Install Dependencies

In [None]:
!pip install datasets
!pip install evaluate
!pip install torch
!pip install accelerate -U
!pip install transformers[torch]
!pip install sacrebleu

In [None]:
import evaluate
import torch
import numpy as np

from datasets import load_dataset, DatasetDict, Dataset

from transformers import (
    AutoTokenizer,
    AutoConfig,
    AutoModelForSeq2SeqLM,
    DataCollatorForSeq2Seq,
    TrainingArguments,
    Trainer
)

In [None]:
# Allow file upload in google.colab
# Note: connect to T4 runtime to use GPU to speed up training times
# Start notebook, install dependencies, then runtime->restart runtime in google colab settings -> 
# Then run rest of code *without* reinstalling dependencies to avoid errors
from google.colab import files
uploaded = files.upload()

In [None]:
# read data from .csv file
index = 0
rows = []
with open("korean_anki_deck.txt", 'r', encoding="utf-8") as f:
    for line in f:
        en = line.split('\t')[1]
        ko = line.split('\t')[0]
        # a few examples have no English translation, so filter those out
        if en == '':
            continue
        row = {'id': index, 'translation': {'en':en, 'ko':ko}}
        rows.append(row)
        index += 1

In [None]:
dataset_anki = DatasetDict({'train': Dataset.from_list(rows)})
dataset_anki

In [None]:
split_datasets_anki = dataset_anki["train"].train_test_split(train_size = .9, seed = 20)
split_datasets_anki['validation'] = split_datasets_anki.pop('test')
split_datasets_anki

In [None]:
# Choose model for korean to english translation
model_checkpoint = 'Helsinki-NLP/opus-mt-ko-en'

model = AutoModelForSeq2SeqLM.from_pretrained(model_checkpoint)

In [None]:
from transformers import AutoTokenizer

tokenizer = AutoTokenizer.from_pretrained(model_checkpoint, return_tensors = 'pt')


In [None]:

def preprocess_function(examples):
    inputs = [example["ko"] for example in examples["translation"]]
    targets = [example["en"] for example in examples["translation"]]
    model_inputs = tokenizer(
        inputs,
        text_target=targets,
        truncation = True
    )

    return model_inputs

In [None]:
tokenized_datasets_anki = split_datasets_anki.map(
    preprocess_function,
    batched=True,
    # defines columns to remove with following names from the dataset
    remove_columns=split_datasets_anki["train"].column_names
)

In [None]:
tokenized_datasets_anki

In [None]:
data_collator = DataCollatorForSeq2Seq(tokenizer, model = model)

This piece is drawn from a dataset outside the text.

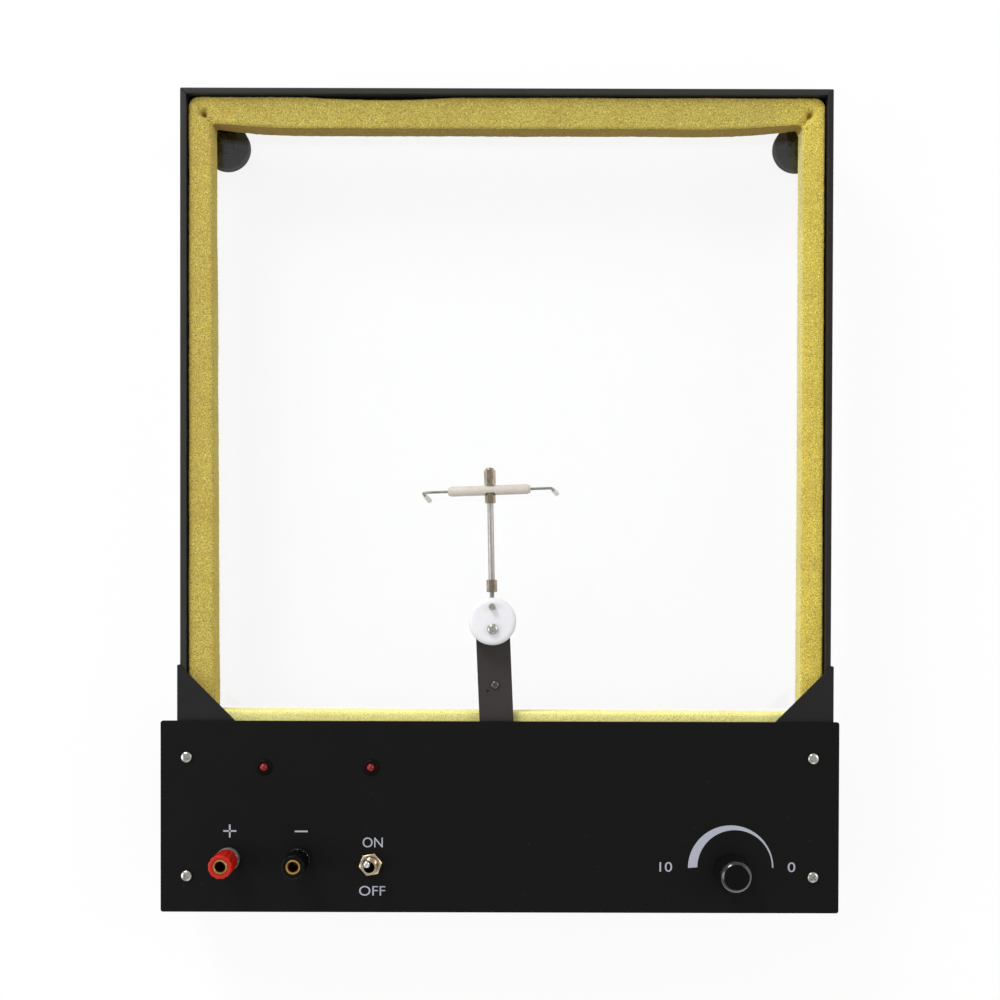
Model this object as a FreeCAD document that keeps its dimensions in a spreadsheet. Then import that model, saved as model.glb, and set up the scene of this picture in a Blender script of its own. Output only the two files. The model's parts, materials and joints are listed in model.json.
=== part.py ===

Use BLEU score as evaluation metric

In [None]:

metric = evaluate.load('sacrebleu')

In [None]:
def compute_metrics(eval_preds):
    preds, labels = eval_preds
    # in case the model returns more than the prediciton logits
    if isinstance(preds, tuple):
        preds = preds[0]

    decoded_preds = tokenizer.batch_decode(preds, skip_special_tokens = True)

    # replace -100s in the labels to regular pad_token_id as we can't decode -100s
    labels = np.where(labels != -100, labels, tokenizer.pad_token_id)
    decoded_labels = tokenizer.batch_decode(labels, skip_special_tokens = True)

    # remove leading/trailing whitespace
    decoded_preds = [pred.strip() for pred in decoded_preds]
    decoded_labels = [[label.strip()] for label in decoded_labels]

    result = metric.compute(predictions=decoded_preds, references = decoded_labels)
    return {"bleu": result["score"]}



In [None]:
from transformers import Seq2SeqTrainingArguments

args = Seq2SeqTrainingArguments(
    f"finetuned-kde4-ko-to-en",
    eval_strategy="no",
    save_strategy="epoch",
    learning_rate = 2e-5,
    per_device_train_batch_size=8,
    per_device_eval_batch_size=16,
    weight_decay = .01,
    save_total_limit = 3,
    num_train_epochs=2,
    predict_with_generate=True,
    fp16=True,
)

In [None]:
from transformers import Seq2SeqTrainer
trainer_anki = Seq2SeqTrainer(
    model,
    args,
    train_dataset=tokenized_datasets_anki["train"],
    eval_dataset=tokenized_datasets_anki["validation"],
    data_collator=data_collator,
    tokenizer = tokenizer,
    compute_metrics = compute_metrics,
)

In [None]:
max_length = 128

In [None]:
trainer_anki.evaluate(max_length = max_length)
# Result: default starting BLEU score is 26.8 (decent translation with significant gramatical errors)
# (50-60 is considered very high quality translation, similar to human translations)

In [None]:
trainer_anki.train()

In [None]:
trainer_anki.evaluate(max_length = max_length)
# Result: Final BLEU score after fine-tuning is 35.6 (considered to be a good translation)

In [None]:
# saving fine-tuned model
trainer_anki.save_model("gdrive/My Drive/finetuned-kde4-en-to-ko2")

In [None]:
fine_tuned_model = AutoModelForSeq2SeqLM.from_pretrained("gdrive/My Drive/finetuned-kde4-en-to-ko2", local_files_only=True)

Use new model for translations:

In [None]:
from transformers import pipeline
p = pipeline('translation', model = "gdrive/My Drive/finetuned-kde4-en-to-ko2")

In [None]:
p = pipeline('translation', model = model_checkpoint)

In [None]:
# Testing out the fine-tuned translation model
p("무거워서 떨어뜨릴 뻔 했어요")